HEBRON, West Bank (Reuters) - Palestinian students at an elementary school for the blind in the West Bank are learning English through songs.
For the youngsters, it’s a welcome departure from the usual braille textbooks and memorizing the rules of grammar.
“In specific subjects, I like to motivate them (to learn) so I teach them grammar or vocabulary by creating a song, because they feel better and they keep repeating it,” said Hind Al-Tamimi.
“We are dealing with students with special needs, they are blind or visually impaired, so we urge them to depend on their hearing sense more than their sense of touch that they use in braille.”
But while students said they were delighted with the new curriculum, some parents in the religiously conservative town of Hebron are concerned the use of music in the classroom is not in harmony with Islamic tradition.

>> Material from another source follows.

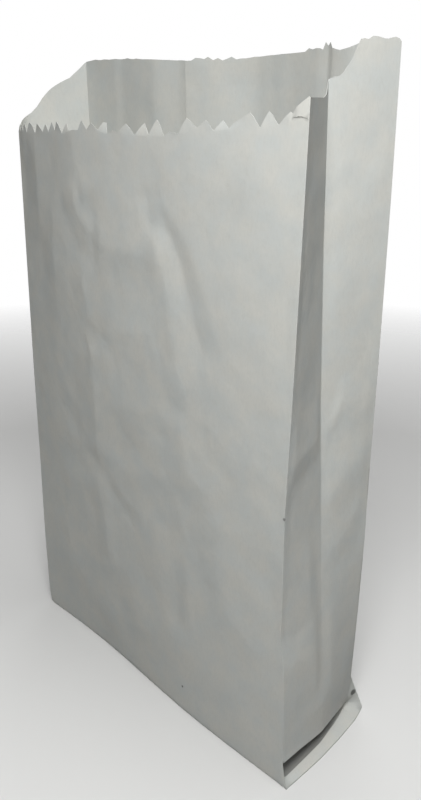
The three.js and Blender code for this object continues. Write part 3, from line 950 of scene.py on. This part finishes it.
def paper_material():
    material = bpy.data.materials.new("paper")
    material.use_nodes = True
    tree = material.node_tree
    shader = tree.nodes["Principled BSDF"]
    place = tree.nodes.new("ShaderNodeTexCoord").outputs["Object"]

    clouds = ramp(tree, noise_texture(tree, place, *CLOUDS), *CLOUD_SPREAD)
    colour = mixed(tree, clouds, PAPER_COOL, PAPER_WARM)
    stretch = tree.nodes.new("ShaderNodeMapping")
    stretch.inputs["Scale"].default_value = FIBRE_STRETCH
    tree.links.new(place, stretch.inputs["Vector"])
    fibres = noise_texture(tree, stretch.outputs["Vector"], *FIBRES)
    fibres = ramp(tree, fibres, *FIBRE_SPREAD)
    colour = mixed(tree, fibres, colour, FIBRE_DARK)

    for spot, radius, strength in MARKS:
        away = tree.nodes.new("ShaderNodeVectorMath")
        away.operation = "DISTANCE"
        away.inputs[1].default_value = in_frame(spot)
        tree.links.new(place, away.inputs[0])
        mask = ramp(tree, away.outputs["Value"], radius * MARK_CORE * MM, radius * MM, strength, 0.0)
        colour = mixed(tree, mask, colour, MARK_COLOUR)
    # Painted shade: the paper's colour is darkened inside the tuck, where the crevice lies in shade.
    painted_tuck_shade = tree.nodes.new("ShaderNodeAttribute")
    painted_tuck_shade.attribute_name = "painted_tuck_shade"
    painted_shade_amount = ramp(tree, painted_tuck_shade.outputs["Fac"], 0.0, 1.0, 0.0, PAINTED_TUCK_SHADE_AMOUNT)
    colour = mixed(tree, painted_shade_amount, colour, PAINTED_TUCK_SHADE_COLOUR)
    tree.links.new(colour, shader.inputs["Base Color"])

    grain = ramp(tree, noise_texture(tree, place, *GRAIN), *GRAIN_SPREAD)
    tree.links.new(grain, shader.inputs["Roughness"])
    shader.inputs["Specular IOR Level"].default_value = GLOSS

    tooth = noise_texture(tree, place, *TOOTH)
    cockle = noise_texture(tree, place, *COCKLE)
    fine = node(tree, "ShaderNodeBump", **TOOTH_BUMP)
    tree.links.new(tooth, fine.inputs["Height"])
    broad = node(tree, "ShaderNodeBump", **COCKLE_BUMP)
    tree.links.new(cockle, broad.inputs["Height"])
    tree.links.new(fine.outputs["Normal"], broad.inputs["Normal"])
    tree.links.new(broad.outputs["Normal"], shader.inputs["Normal"])
    return material


paper = paper_material()
sheet = bag_sheet(paper)
flap = bottom_flap(paper)
for piece in (sheet, flap):
    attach(piece, "root")
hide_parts("bag")

# ---------- studio

FLOOR_RADIUS = 2.4  # metres
FLOOR_SIDES = 96
FLOOR_SOLID = 0.45  # the floor fades into the white surround beyond this
FLOOR_GONE = 1.2  # and has gone at this
FLOOR_ROUGHNESS = 0.9
FLOOR_GLOSS = 0.15
FLOOR_COLOUR = (0.72, 0.72, 0.71, 1)
FLOOR_BOUNCE = (0.45, 0.45, 0.45, 1)  # what the light that reaches the bag from the floor sees
SURROUND_SEEN = 1.0
SURROUND_LIGHT = 0.02


def floor_material():
    material = bpy.data.materials.new("pale_floor")
    material.use_nodes = True
    tree = material.node_tree
    shader = tree.nodes["Principled BSDF"]
    rays = tree.nodes.new("ShaderNodeLightPath").outputs["Is Camera Ray"]
    tree.links.new(mixed(tree, rays, FLOOR_BOUNCE, FLOOR_COLOUR), shader.inputs["Base Color"])
    shader.inputs["Roughness"].default_value = FLOOR_ROUGHNESS
    shader.inputs["Specular IOR Level"].default_value = FLOOR_GLOSS
    place = tree.nodes.new("ShaderNodeTexCoord").outputs["Object"]
    length = tree.nodes.new("ShaderNodeVectorMath")
    length.operation = "LENGTH"
    tree.links.new(place, length.inputs[0])
    fade = ramp(tree, length.outputs["Value"], FLOOR_SOLID, FLOOR_GONE, 1.0, 0.0)
    tree.links.new(fade, shader.inputs["Alpha"])
    return material


def make_floor():
    mesh = bpy.data.meshes.new("floor")
    ring = [(FLOOR_RADIUS * math.cos(a), FLOOR_RADIUS * math.sin(a), 0.0)
            for a in np.linspace(0, 2 * math.pi, FLOOR_SIDES, endpoint=False)]
    mesh.from_pydata(ring, [], [tuple(range(FLOOR_SIDES))])
    mesh.materials.append(floor_material())
    floor = bpy.data.objects.new("floor", mesh)
    bpy.context.scene.collection.objects.link(floor)


def make_world():
    world = bpy.data.worlds.new("studio")
    bpy.context.scene.world = world
    world.use_nodes = True
    tree = world.node_tree
    tree.nodes.clear()
    seen = node(tree, "ShaderNodeBackground", Color=(1, 1, 1, 1), Strength=SURROUND_SEEN)
    light = node(tree, "ShaderNodeBackground", Color=(1, 1, 0.98, 1), Strength=SURROUND_LIGHT)
    rays = tree.nodes.new("ShaderNodeLightPath")
    choose = tree.nodes.new("ShaderNodeMixShader")
    output = tree.nodes.new("ShaderNodeOutputWorld")
    tree.links.new(rays.outputs["Is Camera Ray"], choose.inputs[0])
    tree.links.new(light.outputs[0], choose.inputs[1])
    tree.links.new(seen.outputs[0], choose.inputs[2])
    tree.links.new(choose.outputs[0], output.inputs["Surface"])


def soft_light(name, place, target, size, power):
    """A square soft light at place, turned to target; both in the bag's own measures."""
    data = bpy.data.lights.new(name, "AREA")
    data.size = size * MM
    data.energy = power
    lamp = bpy.data.objects.new(name, data)
    lamp.location = in_frame(place)
    lamp.visible_camera = False
    lamp.rotation_euler = (in_frame(target) - in_frame(place)).to_track_quat("-Z", "Y").to_euler()
    bpy.context.scene.collection.objects.link(lamp)


make_floor()
make_world()
soft_light("key", (303, -288, 505), (20, -20, 210), 180, 1.32)
soft_light("high_key", (420, -420, 900), (0, 0, 200), 500, 4.4)
soft_light("overhead", (100, 100, 1500), (0, 0, 0), 700, 8.5)
soft_light("rear_fill", (-620, 720, 640), (0, 30, 180), 600, 1.6)

# ---------- camera

CAMERA_PLACE = (298.6, -271.4, 321.0)
CAMERA_YAW = math.radians(-45.1)  # from +Y towards +X
CAMERA_PITCH = math.radians(19.27)  # below the horizon
CAMERA_FOCAL_PIXELS = 723.6
IMAGE_LONG_SIDE = 800
SENSOR = 36.0


def make_camera():
    data = bpy.data.cameras.new("camera")
    data.sensor_width = SENSOR
    data.lens = CAMERA_FOCAL_PIXELS * SENSOR / IMAGE_LONG_SIDE
    data.clip_start = 0.01
    data.clip_end = 20
    camera = bpy.data.objects.new("camera", data)
    ahead = Vector((math.sin(CAMERA_YAW) * math.cos(CAMERA_PITCH),
                    math.cos(CAMERA_YAW) * math.cos(CAMERA_PITCH), -math.sin(CAMERA_PITCH)))
    right = Vector((math.cos(CAMERA_YAW), -math.sin(CAMERA_YAW), 0))
    up = right.cross(ahead)
    turn = Matrix((right, up, -ahead)).transposed()
    camera.matrix_world = Matrix.Translation(in_frame(CAMERA_PLACE)) @ turn.to_4x4()
    bpy.context.scene.collection.objects.link(camera)
    bpy.context.scene.camera = camera


make_camera()
bpy.context.scene.view_settings.view_transform = "Standard"

bpy.context.view_layer.update()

Rashid Rashid, English-language studies supervisor at the Palestinian Ministry of Education, said he has been assuring families that music can be a positive learning tool.

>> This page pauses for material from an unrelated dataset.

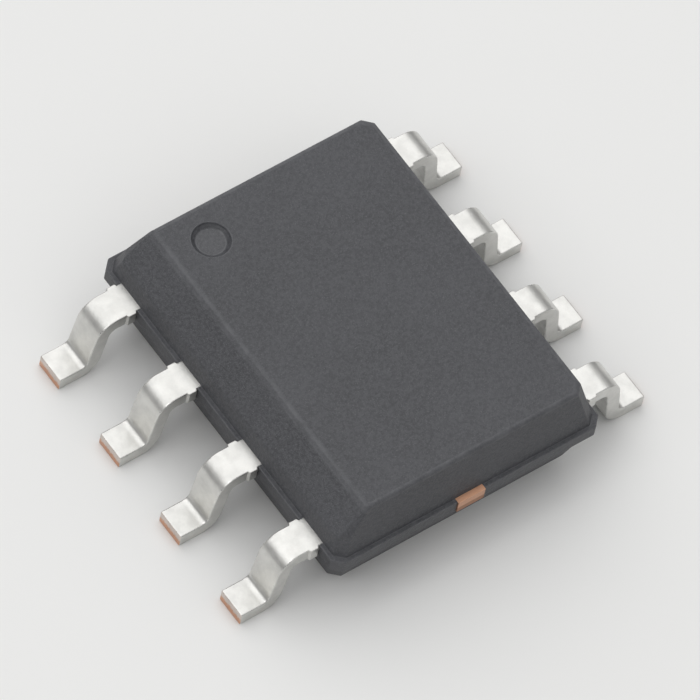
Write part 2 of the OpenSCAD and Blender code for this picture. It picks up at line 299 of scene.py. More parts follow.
def pierced_tube(rows, edge, row, wall, wall_edge):
    """A tube of four-cornered sections with a hole through its upper and lower faces.

    The hole lies between one row and the next. Its wall is rows of a circle, from the upper face
    down to the lower one, whose first point lies towards the upper quad's first corner. Each side
    of the two quads is joined by one face to the quarter of the circle beside it.
    """
    points, edge, faces = tube(rows, edge)
    count, (levels, sides) = rows.shape[1], wall.shape[:2]
    # The quads between the first two and the last two arcs of the section
    upper, lower = row * count + count // 4 - 1, row * count + 3 * count // 4 - 1
    # The first points of the wall's upper and lower circle
    start, low = len(points), len(points) + (levels - 1) * sides
    quarter = sides // 4
    lids = []
    for n in range(4):
        after = (n + 1) % 4
        arc = [start + (n * quarter + k) % sides for k in range(quarter, -1, -1)]
        lids.append([faces[upper][n], faces[upper][after]] + arc)
        arc = [low + (-n * quarter + k) % sides for k in range(quarter + 1)]
        lids.append([faces[lower][n], faces[lower][after]] + arc)
    faces = [face for n, face in enumerate(faces) if n not in (upper, lower)]
    faces += [[start + v for v in face] for face in tube_quads(levels, sides)]
    wall_edge = np.broadcast_to(wall_edge, (levels, sides)).reshape(-1)
    return np.concatenate([points, wall.reshape(-1, 3)]), np.append(edge, wall_edge), faces + lids


def solid(name, shells, turned=False):
    """A smooth-shaded mesh object of one or more closed shells (points, edge mask, faces).

    The faces of a mirrored shell are turned, so that they point outwards again.
    """
    faces, start = [], 0
    for points, _, shell in shells:
        faces += [[start + v for v in (face[::-1] if turned else face)] for face in shell]
        start += len(points)
    points, edges, _ = zip(*shells)
    mesh = bpy.data.meshes.new(name)
    mesh.from_pydata(np.concatenate(points).tolist(), [], faces)
    mesh.polygons.foreach_set("use_smooth", np.ones(len(faces), bool))
    mask = mesh.attributes.new("edge", "FLOAT", "POINT")
    mask.data.foreach_set("value", np.concatenate(edges).astype(np.float32))
    if mesh.validate():
        raise RuntimeError(f"{name} came out with faults in its mesh")
    piece = bpy.data.objects.new(name, mesh)
    bpy.context.scene.collection.objects.link(piece)
    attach(piece, "root")
    return piece


# Least size of a corner cut, as a multiple of the radius of its edges
LEAST_CUT = 1.3
# From a rounded edge of the body to the rows of points beside it
BESIDE = 0.008 * MM
# From the edges of the top face and the underside to the first row on them
ON_FACE = 0.12 * MM
# Steps along the end walls and along the side walls
WALL_STEPS = (72, 92)
# How far outside its rim the profile of a pit starts, and at which share of its radius it ends
PIT_RIM, PIT_FLOOR = 0.05 * MM, 0.4
# Radius and steps of the rounded rim and foot of the index recess and of the ejector pin mark
RECESS_EDGES = ((0.02 * MM, 4), (0.03 * MM, 5))
MARK_EDGES = ((0.01 * MM, 3), (0.008 * MM, 3))


def cut_corner(cut, radius):
    """Points round a corner at the origin, between walls along -Y and -X, that is cut across.

    Both edges of the cut are rounded.
    """
    far, steps = 4 * cut, 3
    corners = [(0.0, -far, 0, 0), (0.0, -cut, radius, steps)]
    corners += [(-cut, 0.0, radius, steps), (-far, 0.0, 0, 0)]
    return rounded_line(corners, radius / 3)[0][1:-1]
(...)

“The people think that the musical methods and singing may lead to dancing, so they may not accept it,” he said. “Before we adopted this method at all of the schools, we chose 25 schools and made it clear to the headmasters that the musical method is not taboo and not shameful.”
Scientific studies have shown that musical sounds enhance neuroplasiticity, or the brain’s ability to adapt and change as a result of training and experience, making learning easier.